We have different temperaments and can't all practice with equal intensity. And many of us come to the Dharma already encumbered with serious responsibilities. We can't both have our cake and eat it. I suggest that we need to think in terms of serving - making cake if you like. Not only serving something greater than ourselves (in my case the Triratna Order) but serving those members of our community who will benefit the most from our support. This in turn, unlike in the financial economy, has a trickle down effect and benefits the entire community, and we might say the entire world (if that is not too grandiose).

~~oOo~~

Notes
  1. The full quote seems to be "Am I not a man? And is not a man stupid? I’m a man. So I married. Wife, children, house, everything. The full catastrophe." The source is less certain and it may be from the movie Zorba the Greek directed by Mihalis Kakogiannis, rather than the novel Life and Politics of Alexis Zorepa written by Nikos Kazantzakis; though Kazantzakis contributed to the movie screenplay as well.
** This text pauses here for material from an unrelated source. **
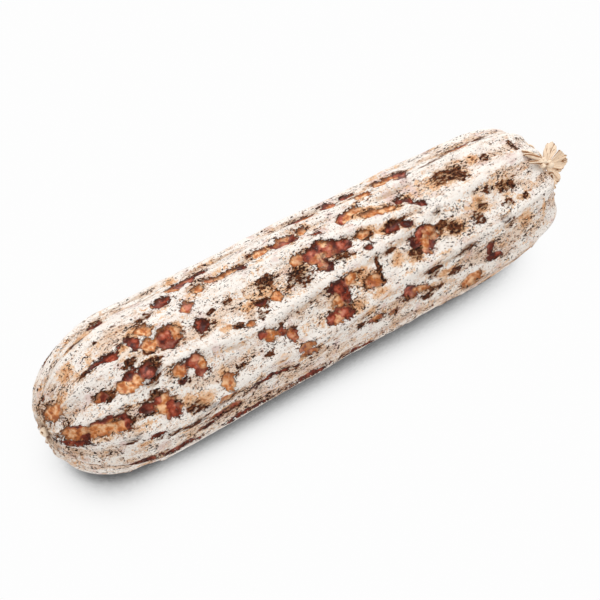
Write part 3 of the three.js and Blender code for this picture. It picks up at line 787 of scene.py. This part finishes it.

Note that this original version of the idea lacks the kind of positive spin given to it by John Kabat Zin.
  2. My comprehensive list of such texts and examination of them, along with diagrams showing the various links and nodes is here: http://www.jayarava.org/dependent-arising.html
  3. Although we usually translate vipassanā as 'insight' in many ways this is a poor choice. The vi- in vipassanā does not indicate seeing inwards, but seeing through, and seeing through is closer to what we are trying to achieve. As I've said before Buddhism is not necessarily about looking inwards, not just navel gazing. Here the vi- is cognate with the Latin 'dia-' as in diaphanous which literally means 'appearing through'. A Latin translation of vipassanā might be diavisionem. We might call a moment of vipassanā a 'diaphany', on the model of epiphany.